Snyder claimed in his State of the State address, though not in the Super Bowl ad, that K-12 spending had increased by $660 per student since he took office. That number reflects total appropriations, which have indeed risen from $12.98 billion in fiscal year 2011 to $13.36 billion appropriated for the current fiscal year, while the number of students has declined.

A lot of that increase has gone toward teacher pension liabilities, which is funding that is not flowing into classrooms. The state’s basic per pupil foundation allowance is down since Snyder took office, from $7,316 in 2010-11 to $7,076 in 2013-14.

(For a detailed breakdown on the school funding debate, see former director of the Michigan House Fiscal Agency Mitch Bean’s analysis)

Under the old Michigan Business Tax, about $600 million had been earmarked for the School Aid Fund. But the new corporate income tax, which took effect in 2012, eliminated that earmark. Business tax revenue now goes to the general fund.

In addition, about $400 million a year from the School Aid Fund is being used differently than in the past – to pay for community colleges and state universities – instead of for K-12 purposes.

“He used that money to give tax breaks to businesses, even if they send jobs overseas.”

In the television ad, Schauer claims that Snyder took the money from schools and gave it to businesses in the form of a tax cut, even to those that sent jobs overseas.

Snyder and the Legislature replaced the complex Michigan Business Tax with a 6 percent corporate income tax that cut business taxes by $1.7 billion.

The biggest beneficiaries of the tax cut were, generally, smaller companies, including “S” corporations, sole proprietorships and limited liability companies that are exempt from the new corporate income tax. Larger corporations, specifically C-corporations, pay the new tax. Those corporations would arguably do the bulk of overseas business, still continue to pay the new corporate income tax. The ad offered no documentation or explanation for the claim that the state tax reform specifically resulted in tax cuts to Michigan corporations that sent jobs overseas. For background on the tax changes, this analysis from the Plante and Moran accounting firm is one of many available resources.

The call Technical Foul

The ad makes a strong implication – that Gov. Snyder gave tax cuts specifically to Michigan firms that send jobs overseas. The ad provides no documentation for that claim. And, in actuality, state business tax changes actually benefitted smaller firms more than the kinds of large corporations more likely to engage in international business.

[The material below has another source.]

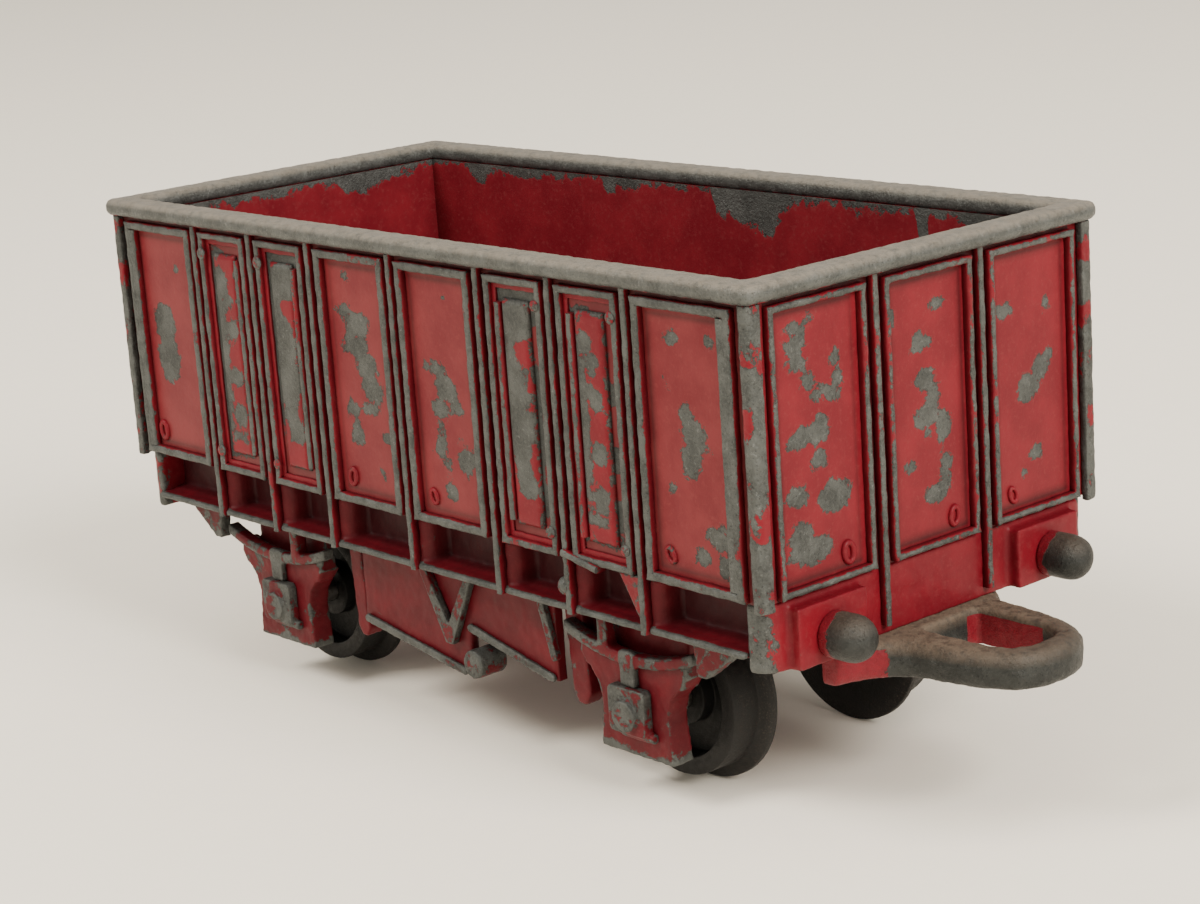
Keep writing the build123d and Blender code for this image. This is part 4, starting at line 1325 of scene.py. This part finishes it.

6 comments from Bridge readers.Add mine!

  1. Michael Rogers

    “And, in actuality, state business tax changes actually benefited smaller firms more than the kinds of large corporations more likely to engage in international business.” Kudos for pointing out the truth about business tax reform — that it mostly helps small, family-owned small businesses that are filling thousands of jobs across the state.

  2. Mike S

    By the definitions that were laid out, this ad should have been marked as a Regular Foul or even a Flagrant foul. “A statement that distorts or incorrectly states a fact. It’s one thing to point out differences between records. It’s another for a public official to present false information”. To say Snyder cut over a billion from education but the fact is that he has increased funding. that makes the DGA a flagrant foul, there are no gray areas the facts are clear.

  3. Barb

    Not really Mike S! If you read Mitch Bean’s analysis, there really has been hurting going on in education; it’s pretty clearly been flat funding with increasing expectations and costs.
    Some even claim in real dollars, back to ’90s levels. It is truly a “call”, and in terms of what students receive, a clear decline.

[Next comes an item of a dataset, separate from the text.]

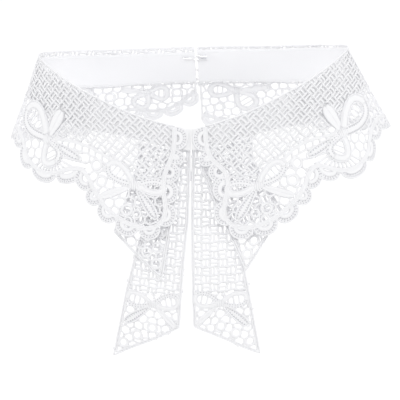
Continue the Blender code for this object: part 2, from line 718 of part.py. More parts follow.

    I find Gov. Snyder pretty deceptive on things like Right to Work as well, when that snuck through after feigning such disinterest in it. Shortly after, the rules for recall were also quietly changed so he wouldn’t have the Gov. Walker situation occur. It is now close to impossible to recall a MI Gov. You need to line-up the new candidate, get an uncommon amt. of names in a shorter period of time etc. etc. I don’t see Gov. Snyder as a forthright “nerd” at all, just a typical businessman, and you can’t run certain entities like businesses,— schools and mental health are two such entities. The only way to reform is through long-term focus and protecting education from the ongoing politicization of MI legislators, who yo-yo schools’ efforts all over the place.

  4. Abbie Hoffman

    Your foul call:
    ‘The ad makes a strong implication – that Gov. Snyder gave tax cuts specifically to Michigan firms that send jobs overseas.’

    That’s not at all what the ad said. It says ‘businesses, even if they send jobs overseas.’ To me ‘even if’ is the opposite of ‘specifically’

    Sorry, bad call.

  5. Jeffrey Miller

    The new corporate tax as you call it put a huge hole in the budget that was filled be education and too many other cuts and taxes!

  6. J. Strate

    It’s important to examine the truth of the claims about state funding for education. Although it’s true that no school district can run their schools without money (including especially state funding), it’s not likely that small variations in state funding from year to year have much if anything to do with the academic performance of students. Indeed, if there’s any relationship between per pupil spending and academic performance, it’s likely very weak. Is there any way of getting elected public officials to focus on outcomes (educational performance) rather than inputs (state funding for education)? I doubt it, since the numbers there don’t look so good.